Munain is a small village in Alava, Spain, that is situated on the plains of Alava, within the southern section of Ordoñana. Munain is 617 meters above sea level. Until the 19th century, residents primarily spoke Basque, but now Spanish is the most commonly spoken language.

Demography  
Prior to the 13th century, only ten people lived in Munain. Contrary to the trend in other villages of the region, during the Middle Ages, the population of Munain increased, while other villages lost population. By the 18th century, the population of Munain had increased to 129 people. The village's population held steady through the 20th century but dramatically shrank by the 21st century.

Munain's church 

The church was established in 1544 by Ramiro de Okariz. The building is a rectangular structure with a straight head and two thrones covered with vaults. It features a compact tower with four floors, the first one being a portico and the fourth a belfry. The church has a chapel known as the Chapel of the Bicuñas where holy doctors and evangelists meet.
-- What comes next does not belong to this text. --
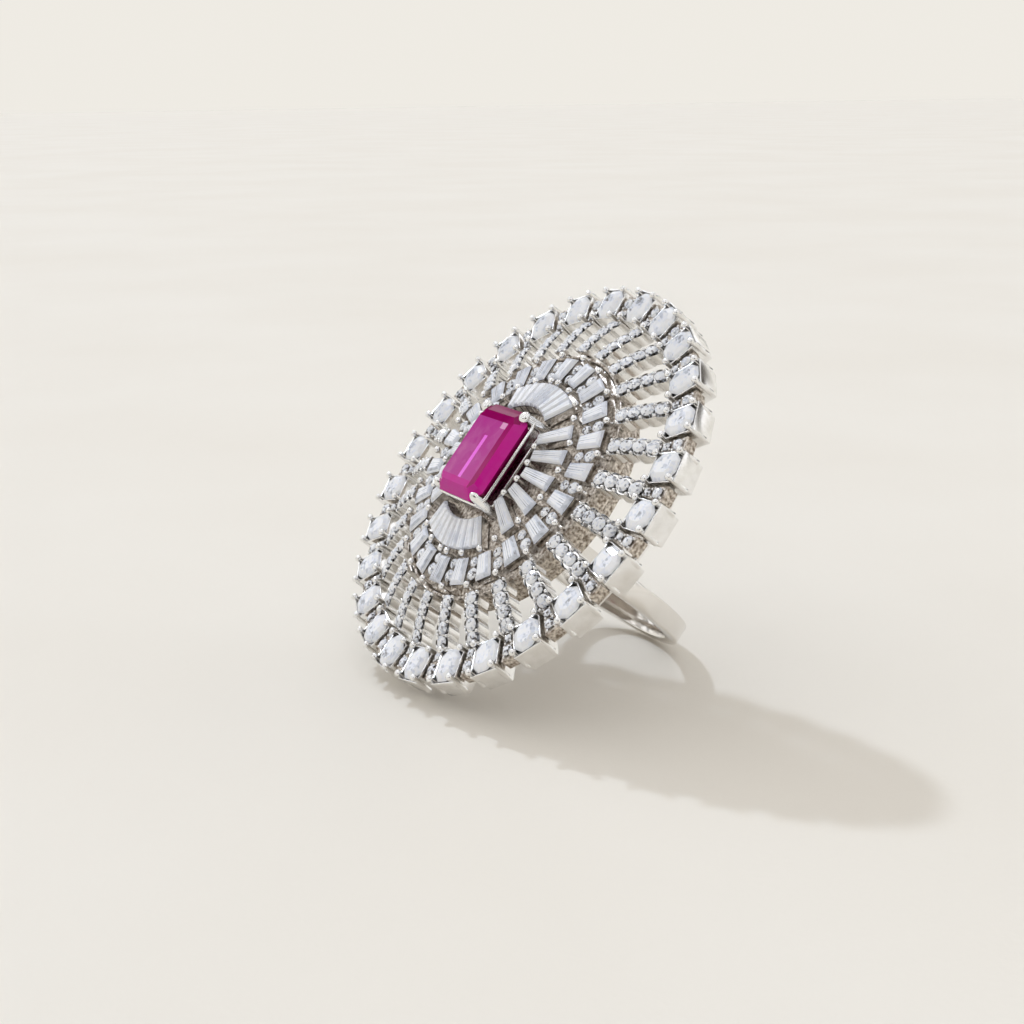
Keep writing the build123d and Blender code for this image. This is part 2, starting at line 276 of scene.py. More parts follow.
def makeFloor(values):
    floor = startPiece("floor", bpy.ops.mesh.primitive_grid_add, x_subdivisions=values["parts"],
                       y_subdivisions=values["parts"], size=values["size"], location=(0, 0, 0))
    material, nodes, links, shader = newMaterial("floorPaper", Roughness=values["roughness"])
    shader.inputs["Specular IOR Level"].default_value = values["shine"]
    place = nodes.new("ShaderNodeTexCoord")
    mottle = noiseOn(nodes, links, place, *values["mottle"])
    blend = rampOn(nodes, links, mottle, values["colourA"], values["colourB"])
    links.new(blend.outputs["Color"], shader.inputs["Base Color"])
    grain = noiseOn(nodes, links, place, *values["grain"])
    bumpOn(nodes, links, shader, grain, values["grainDepth"], values["grainStrength"])
    floor.data.materials.append(material)


def newMaterial(name, **constants):
    material = bpy.data.materials.new(name)
    material.use_nodes = True
    nodes, links = material.node_tree.nodes, material.node_tree.links
    shader = nodes["Principled BSDF"]
    for socket, value in constants.items():
        shader.inputs[socket].default_value = value
    return material, nodes, links, shader


def noiseOn(nodes, links, place, scale, detail):
    noise = nodes.new("ShaderNodeTexNoise")
    noise.inputs["Scale"].default_value = scale
    noise.inputs["Detail"].default_value = detail
    links.new(place.outputs["Object"], noise.inputs["Vector"])
    return noise.outputs["Fac"]


def rampOn(nodes, links, source, colourA, colourB, start=0.35, end=0.65):
    ramp = nodes.new("ShaderNodeValToRGB")
    ramp.color_ramp.elements[0].position = start
    ramp.color_ramp.elements[0].color = (*colourA, 1)
    ramp.color_ramp.elements[1].position = end
    ramp.color_ramp.elements[1].color = (*colourB, 1)
    links.new(source, ramp.inputs["Fac"])
    return ramp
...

It has an altarpiece dating to the early 17th century with sculptures of San Pedro and San Pablo on either side.

Centennial oak trees 
The Munain-Okariz region is home to numerous ancient oak trees of considerable size. Residents of the town let the oaks grow, sometimes using them for fuelwood and for the charcoal burner. Experts from the United Kingdom arrived to study them.  

Munain-Okariz's forest consists of only 385 hectares, with 213 hectares in Munain and 171 hectares in Okariz. It is a protected landscape and has been designated a Place of Community Interest within the area. It is near the headwaters of the Zadorra River.